Using your favorite authors' bad reviews could improve and strengthen your own writing by incorporating suggestions for your current writing.  I suggest passing over bad reviews that are strictly "hate" pieces, without any suggestions for real improvement. I go to to the second page of reviews and on right side is the "top critical reviews" which provide the most insight and offer suggestions for improvement. Be sure to click through the comments of the critical reviews, for more readers' comments to the critique. I do not consider any comments, when a review discloses they received a copy of the book for free. Only readers who bought the book and have some "skin in the game," in my opinion, are genuine.

Below are actual reviews from Amazon of traditionally-published New Times Best Selling authors. You can learn a lot from a favorite author's bad review.

"I have been a fan of xxxxxxx since I read the first book many years ago. I have enjoyed them all. But the latest book was a huge disappointment. To me, the writing simply felt tired. The characters were flat, the plot was thin, the dialog was dull and the suspense that I have come to expect in the XXXX  books was non-existent. I'm usually empathetic with the heroine but this time I found her to be somewhat annoying and childish. The supporting cast was poorly developed and, frankly, I wasn't all that interested in them. I agree with another reviewer that the addition of xxxx and XXXX  was a surprise. They have never been favorite characters of mine and their presence in this book seemed out of place, almost to the point of being unnecessary."
"Overall, a disappointing read.
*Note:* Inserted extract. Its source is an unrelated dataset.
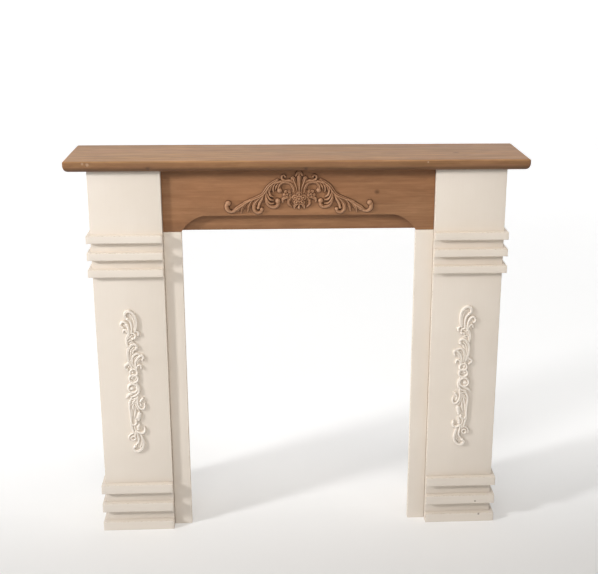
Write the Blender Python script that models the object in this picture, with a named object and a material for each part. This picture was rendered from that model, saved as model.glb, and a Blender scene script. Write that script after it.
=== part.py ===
"""A free-standing fireplace mantelpiece: a stained timber shelf and frieze on two painted legs.

Metres, +Z up. +X runs along the shelf, the front faces -Y, and the origin is on the floor under
the middle of the shelf. The carved ornaments are drawn in millimetres as bands along smooth curves.
"""
import math

import bmesh
import bpy
import numpy as np

# Shelf
SHELF_WIDTH = 1.200
SHELF_DEPTH = 0.240
SHELF_THICKNESS = 0.029
HEIGHT = 1.052
FRONT_OVERHANG = 0.024
SIDE_OVERHANG = 0.056
TOP_ROUND = 0.005
UNDER_ROUND_IN = 0.018
UNDER_ROUND_HEIGHT = 0.017
CORNER_ROUND = 0.006

# Legs
LEG_WIDTH = 0.187
FACE_BOARD = 0.013
SIDE_BOARD = 0.018
SLIP_WIDTH = 0.0485
SLIP_BOARD = 0.018

# Bands across the legs: three at the floor and three higher up
BANDS = 3
BAND_FRONT = 0.016
BAND_SIDE = 0.0095
BASE_BAND_HEIGHT = 0.0264
BASE_BAND_PITCH = 0.0567
UPPER_BAND_HEIGHT = 0.0207
UPPER_BAND_PITCH = 0.0458
BELOW_FRIEZE = 0.002

# Frieze
FRIEZE_HEIGHT = 0.165
FRIEZE_BOARD = 0.018
BACK_BOARD = 0.018
ARCH_RISE = 0.0425
ARCH_RUN = 0.058
ARCH_TURN = math.radians(48)
ARCH_STEPS = 9

# Carved ornaments: their size, and the thickness of the plate that the carving stands on. The plate's
# rim FLANGE, the GRID of the sheet and the WELD of its near points are in drawn millimetres.
FRIEZE_ORNAMENT_WIDTH = 0.381
LEG_ORNAMENT_HEIGHT = 0.421
PLATE = 0.0015
FLANGE = 1.2
DRAWN_FRIEZE_WIDTH = 381.0
DRAWN_LEG_HEIGHT = 421.0
GRID = 1.5
WELD = 0.2
PRESS = 0.35
FRIEZE_FACETS = 2000
LEG_FACETS = 800

# Between pieces that touch, and along the boards' edges
GAP = 0.0003
EDGE = 0.0012
SHARP = math.radians(40)

TIMBER = (0.42, 0.24, 0.13)
SHELF_TIMBER = (0.50, 0.31, 0.18)
CREAM = (0.80, 0.72, 0.62)

TOP_UNDERSIDE = HEIGHT - SHELF_THICKNESS
FRIEZE_BOTTOM = TOP_UNDERSIDE - FRIEZE_HEIGHT
UPPER_BAND_TOP = FRIEZE_BOTTOM - BELOW_FRIEZE
Y_BACK = SHELF_DEPTH / 2
Y_FACE = FRONT_OVERHANG - SHELF_DEPTH / 2
Y_SLIP = Y_FACE + FACE_BOARD + GAP
X_OUTER = SHELF_WIDTH / 2 - SIDE_OVERHANG
X_INNER = X_OUTER - LEG_WIDTH


def material(name, colour, roughness):
    """A plain finish of its own for each piece."""
    finish = bpy.data.materials.new(name)
    finish.use_nodes = True
    shader = finish.node_tree.nodes["Principled BSDF"]
    shader.inputs["Base Color"].default_value = (*colour, 1.0)
    shader.inputs["Roughness"].default_value = roughness
    shader.inputs["Metallic"].default_value = 0.0
    return finish


def place(name, bm, colour, roughness=0.5):
    """Turn the shape into a named object with its own material."""
    bmesh.ops.recalc_face_normals(bm, faces=bm.faces[:])
    if bm.calc_volume(signed=True) < 0:
        bmesh.ops.reverse_faces(bm, faces=bm.faces[:])
    mesh = bpy.data.meshes.new(name)
    bm.to_mesh(mesh)
    bm.free()
    mesh.shade_smooth()
    mesh.set_sharp_from_angle(angle=SHARP)
    mesh.materials.append(material(name + "_finish", colour, roughness))
    piece = bpy.data.objects.new(name, mesh)
    bpy.context.scene.collection.objects.link(piece)
    return piece


def board(name, x, y, z, colour):
    """A straight board between two corners, its edges eased. x, y and z are pairs in any order."""
    spans = [sorted(pair) for pair in (x, y, z)]
    bm = bmesh.new()
    bmesh.ops.create_cube(bm, size=1.0)
    for vert in bm.verts:
        vert.co = [(low + high) / 2 + share * (high - low) for share, (low, high) in zip(vert.co, spans)]
    bmesh.ops.bevel(bm, geom=bm.edges[:], offset=EDGE, segments=1, affect="EDGES")
    return place(name, bm, colour)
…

There are two "mystery" storylines in this book, but they don't connect so it isn't very clear why both exist. One of them turns on the thinnest of plot devices (a character suddenly remembers something he forgot). The heroine's actions seem quite improbable at times--she withholds evidence from the police, tampers with evidence, and puts herself in danger in way hard to believe. The author seems to want to focus on anything quirky or controversial and often takes things out of context."
"I liked xxxxx for an interesting and clever plot, so I tried this effort by the same author. Unfortunately, this suffers from poor writing, bad editing, hackneyed plot devices and more. Sorry, but I cannot recommend it at all. First, the editing looks more like a single pass from a spell-check rather than a genuine edit. "Their" used instead of "they're", gender pronouns mis-assigned, tense errors and the like pop up throughout. Minor plot devices show up and then seemingly are forgotten, left unresolved. At the end of the book, the author seems to have written the protagonist into a corner, and has to assign an esoteric skill to allow the hero's escape. Then the author has to go back a hundred pages and insert a single phrase referring to this odd skill with no other explanation or reference, kind of an afterthought resolution. This feels like something knocked out over a weekend with little or no review or rewriting. By the way, xxxxxxxx had many of these same flaws to a lesser degree, but it was premised on a very clever concept which the author made work in spite of the minor glitches."  

"The author has a tendency to repeat himself in small ways which I found annoying. An editor is needed badly. Two examples. He states within the same page that it is hot and humid for December. On one page he says he slept until noon saying he has never slept that late and on another page he sleeps until 8 saying he has never slept that late. This book should have 3 1/2 stars but I bumped it up because I truly liked xxxxx and will read the next book - I just hope someone proofreads it."

After reading your favorite authors bad reviews and comments you can then read the good reviews and see what worked for the reviewers. Does your work incorporate those things that worked and didn't work for readers of your favorite authors in your WIP?